EDITORIAL COMMENT: Salary: What matters is the bottom line

Allowances have assumed an importance in labour negotiations that they do not deserve and yesterday’s Supreme Court ruling should have no effect on workers pay or pay deals; what matters is the total pay. For almost every worker, regardless of position, the critical number on the pay slip is the total pay, regardless of whether this is made up of salary and a long list of allowances or is just the salary.

Given an option of $500 a month salary with $1 000 a month allowances or $2 000 salary with no allowances everyone would choose the second option.

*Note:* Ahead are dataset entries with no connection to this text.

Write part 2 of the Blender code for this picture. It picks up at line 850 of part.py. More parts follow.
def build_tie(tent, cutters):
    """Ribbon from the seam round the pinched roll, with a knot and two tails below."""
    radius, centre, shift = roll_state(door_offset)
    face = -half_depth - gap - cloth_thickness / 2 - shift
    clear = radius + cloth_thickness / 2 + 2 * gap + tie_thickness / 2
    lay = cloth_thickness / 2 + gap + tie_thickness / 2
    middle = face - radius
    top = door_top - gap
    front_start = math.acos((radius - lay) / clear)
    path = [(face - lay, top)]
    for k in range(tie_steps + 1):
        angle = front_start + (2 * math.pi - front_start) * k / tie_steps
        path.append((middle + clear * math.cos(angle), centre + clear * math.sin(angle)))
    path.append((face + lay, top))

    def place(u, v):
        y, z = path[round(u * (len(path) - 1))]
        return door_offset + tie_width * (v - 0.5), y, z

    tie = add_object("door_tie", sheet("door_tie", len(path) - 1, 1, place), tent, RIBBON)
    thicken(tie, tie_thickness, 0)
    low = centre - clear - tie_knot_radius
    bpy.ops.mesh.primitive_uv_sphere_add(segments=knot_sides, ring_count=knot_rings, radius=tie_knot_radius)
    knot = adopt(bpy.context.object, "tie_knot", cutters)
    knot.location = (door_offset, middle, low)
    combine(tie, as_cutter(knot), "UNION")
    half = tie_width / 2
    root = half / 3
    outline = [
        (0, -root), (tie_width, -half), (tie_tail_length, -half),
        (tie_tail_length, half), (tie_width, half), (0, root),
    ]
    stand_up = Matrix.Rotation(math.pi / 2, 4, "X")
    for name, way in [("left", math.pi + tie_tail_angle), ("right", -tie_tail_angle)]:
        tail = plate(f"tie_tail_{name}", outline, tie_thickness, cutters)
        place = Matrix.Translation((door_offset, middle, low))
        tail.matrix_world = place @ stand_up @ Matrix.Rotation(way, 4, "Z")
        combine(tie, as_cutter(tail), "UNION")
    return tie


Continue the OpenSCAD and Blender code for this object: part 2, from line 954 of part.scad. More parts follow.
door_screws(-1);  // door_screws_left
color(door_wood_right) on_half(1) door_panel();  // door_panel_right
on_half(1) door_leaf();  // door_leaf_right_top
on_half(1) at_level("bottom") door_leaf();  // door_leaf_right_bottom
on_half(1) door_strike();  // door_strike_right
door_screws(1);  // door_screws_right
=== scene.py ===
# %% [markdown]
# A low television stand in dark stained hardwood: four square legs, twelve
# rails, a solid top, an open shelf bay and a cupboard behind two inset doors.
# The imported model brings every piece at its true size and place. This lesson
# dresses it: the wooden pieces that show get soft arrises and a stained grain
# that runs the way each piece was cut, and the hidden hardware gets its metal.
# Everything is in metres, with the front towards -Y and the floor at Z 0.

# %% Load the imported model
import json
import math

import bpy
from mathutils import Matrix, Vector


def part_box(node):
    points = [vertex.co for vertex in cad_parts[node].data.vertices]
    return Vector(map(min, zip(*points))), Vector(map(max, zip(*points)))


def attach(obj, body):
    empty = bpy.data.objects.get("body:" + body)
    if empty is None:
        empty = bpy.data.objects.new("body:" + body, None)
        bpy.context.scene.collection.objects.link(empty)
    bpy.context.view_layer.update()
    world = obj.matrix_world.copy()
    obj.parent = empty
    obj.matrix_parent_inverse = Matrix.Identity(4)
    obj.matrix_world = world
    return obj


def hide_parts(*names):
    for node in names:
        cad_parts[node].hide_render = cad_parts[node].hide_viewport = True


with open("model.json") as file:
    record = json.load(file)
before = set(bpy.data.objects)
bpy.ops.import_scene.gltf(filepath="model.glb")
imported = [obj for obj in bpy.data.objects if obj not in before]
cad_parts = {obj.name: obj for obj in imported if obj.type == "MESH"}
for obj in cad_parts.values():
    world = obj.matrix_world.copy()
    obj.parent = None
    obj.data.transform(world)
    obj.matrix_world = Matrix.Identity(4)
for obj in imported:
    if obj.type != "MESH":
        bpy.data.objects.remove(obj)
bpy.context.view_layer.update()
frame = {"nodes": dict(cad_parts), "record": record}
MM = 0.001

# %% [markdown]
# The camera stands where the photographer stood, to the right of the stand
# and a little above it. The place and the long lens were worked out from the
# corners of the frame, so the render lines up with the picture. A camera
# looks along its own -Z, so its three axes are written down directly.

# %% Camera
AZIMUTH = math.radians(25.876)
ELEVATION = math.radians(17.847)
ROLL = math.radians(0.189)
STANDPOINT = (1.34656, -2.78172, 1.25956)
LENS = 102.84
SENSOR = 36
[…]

For decades, allowances were non-existent or minute. They came to the fore during the 1970s and early 1980s as a way of avoiding tax. Then the Government stepped in and made them taxable earnings. So the benefit disappeared. However, they had by that stage become entrenched.

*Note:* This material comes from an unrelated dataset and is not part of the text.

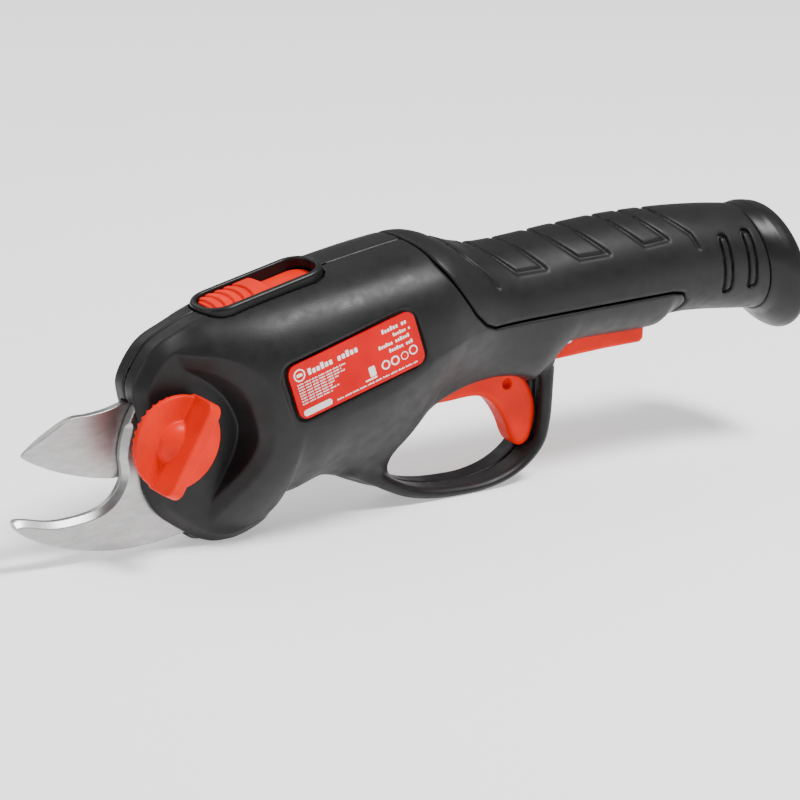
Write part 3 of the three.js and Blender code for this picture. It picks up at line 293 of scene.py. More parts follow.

There were other reasons to retain them, rather than consolidating them into basic pay.

One good reason, for fixed allowances, was to narrow some appalling wage gaps that were inherited from the colonial era. If everyone in an organisation, from the assistant tea maker to the managing director, gets an extra $50 a month then this narrows percentage wage gaps. It might be a large percentage increase for the lowest paid, but trivial for the CEO, but the actual gaps are preserved while inequality is reduced.

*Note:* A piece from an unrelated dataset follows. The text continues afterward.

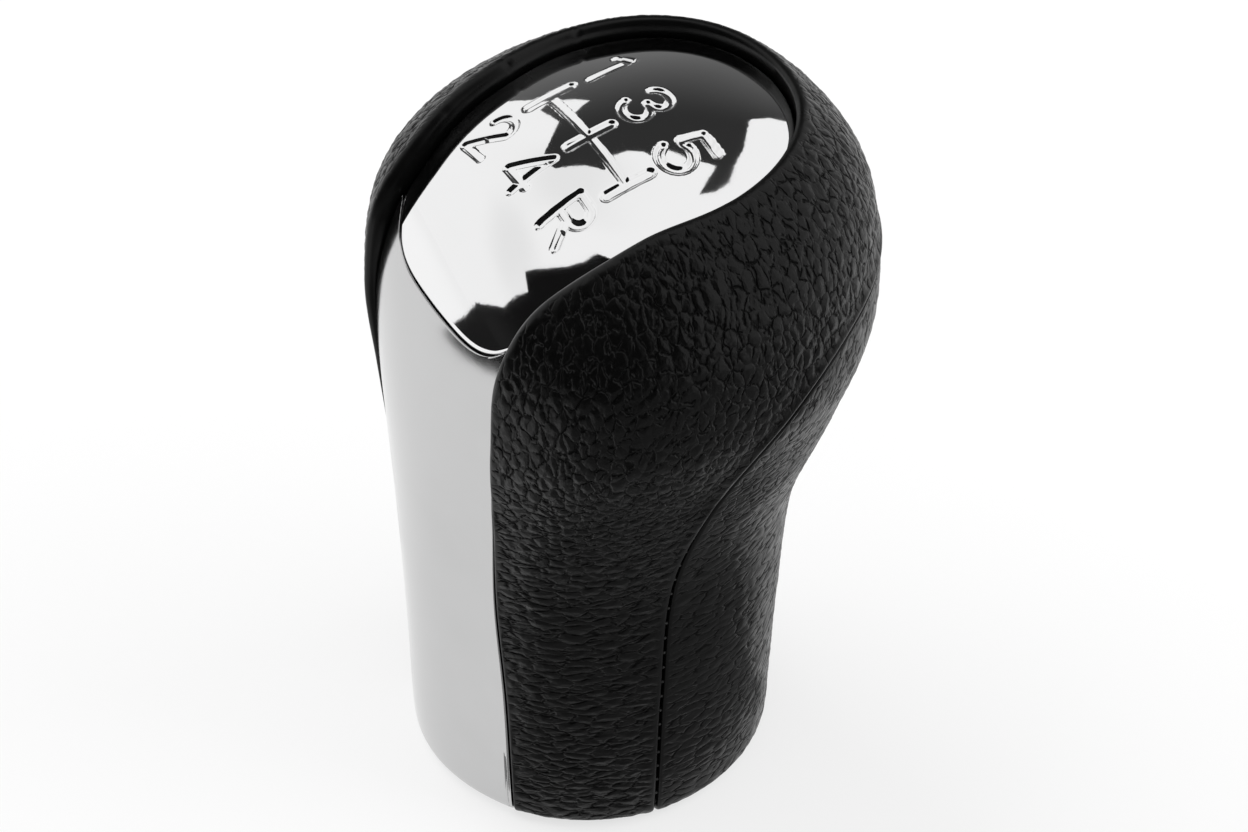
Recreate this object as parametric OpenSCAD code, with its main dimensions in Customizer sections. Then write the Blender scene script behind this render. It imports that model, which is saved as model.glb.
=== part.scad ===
// Leather gear shift knob with a bright spine and shift plate.
// The lever's thread runs along Z and the foot rests on z = 0.
// The spine faces -Y, towards the driver, and the head leans forward to +Y.

/* [Grip] */
// Diameter of the grip at its foot
foot_d = 39.6; // [36:0.2:42]
// Radius of the rounded foot
foot_round = 1.7; // [1.4:0.1:2.2]
// Height of the leather's lowest edge above the resting face
foot_lift = 0.3; // [0.1:0.1:0.6]
// Height at which the straight shank ends
shank_z = 34.6; // [32:0.2:38]
// Height of the widest part of the head
belly_z = 58.1; // [55:0.1:61]
// Height of the head's dome, were it whole above the plate
crest_z = 81.2; // [79:0.1:84]
// Widest width of the head
head_w = 51.4; // [48:0.2:55]
// Reach of the head behind the lever's axis
head_back = 19.8; // [19:0.1:22]
// Reach of the head in front of the lever's axis
head_front = 29.4; // [27:0.1:33]

/* [Leather] */
// Thickness of the leather
leather_t = 1.2; // [0.9:0.05:1.4]
// Radius of the leather's roll beside the spine
shank_roll = 1.6; // [1.5:0.05:2]
// Radius of the leather's roll round the shift plate
plate_roll = 1.7; // [1.5:0.05:2.2]
// Radius of the leather's edges at the seam
seam_roll = 1.1; // [0.8:0.05:1.3]
// Half of the slit between the two sewn edges
seam_slit = 0.12; // [0.05:0.01:0.2]
// Depth of the folded edges at the seam
fold_h = 2.1; // [1.9:0.05:2.4]
// Width of each folded edge at the seam
fold_w = 1.3; // [1.1:0.05:1.5]

/* [Trim] */
// Thickness of the spine trim
spine_t = 2; // [1.8:0.05:2.2]
// Thickness of the shift plate
plate_t = 1.5; // [1.2:0.05:1.8]
// Depth of the spine below the leather along the shank
shank_sink = 0.1; // [0.05:0.05:0.4]
// Depth of the shift plate below the leather's crest
plate_sink = 2.7; // [2.3:0.05:3.1]
// Half angle of the spine at the foot
spine_angle = 38; // [34:0.5:42]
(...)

Similar arguments applied as inflation started rising in the 1990s, but most companies did not see similar rises in cash flows. Fixed allowances could keep starvation at bay for those at the bottom of the ladder while still retaining the nominal gaps in total pay; when the amount available for the pay roll was limited this system did make some sense.

A second reason was to pay a bit more to those who had generally accepted higher expenses. Educational allowances fall into this category, being payable only to those with school-going children. It is a way of tweaking who gets what from the total wage bill.

A more dubious reason was to lower contributions to pension funds, most pension schemes only seeing deductions from basic pay, not total pay. Younger workers tended to go along with this, since it boosted their present take-home pay although a day of reckoning would one day occur, as they hit 65.

Another dubious reason was, as has become apparent recently, to hide the total earnings of senior management. But that reason again falls away as investigations now centre on total earnings, not just basic pay.

So as the Supreme Court noted, some organisations might have good reasons to split earnings into basic pay and allowances and some might find consolidating them all into salaries a better option.

What individuals negotiating a contract of employment obviously need to concentrate on is the total pay, regardless of how this is split into basic pay and allowances, or even if it is split at all.

When unions and workers committees enter collective bargaining they still need to concentrate on total pay, but can look at arguments over whether splitting the total into salary and allowances makes sense and if so what makes the most sense.

Conciliators and arbitrators have a more onerous job than some assume. They need to look at a lot of factors, starting with what an organisation can afford for its total wage bill, the degree of pay differentials that exist and are desired and what would be the most fair way of distributing the total wage bill.

In the end they too have to look at what each group of workers actually earns in total, but for a number of reasons they may decide that splitting these totals into salary and allowances could make sense, or decide that this is unnecessary.

Workers and unions need to press for the highest possible pay. That makes sense. But arguing over the mechanics, rather than the totals, can be a waste of time.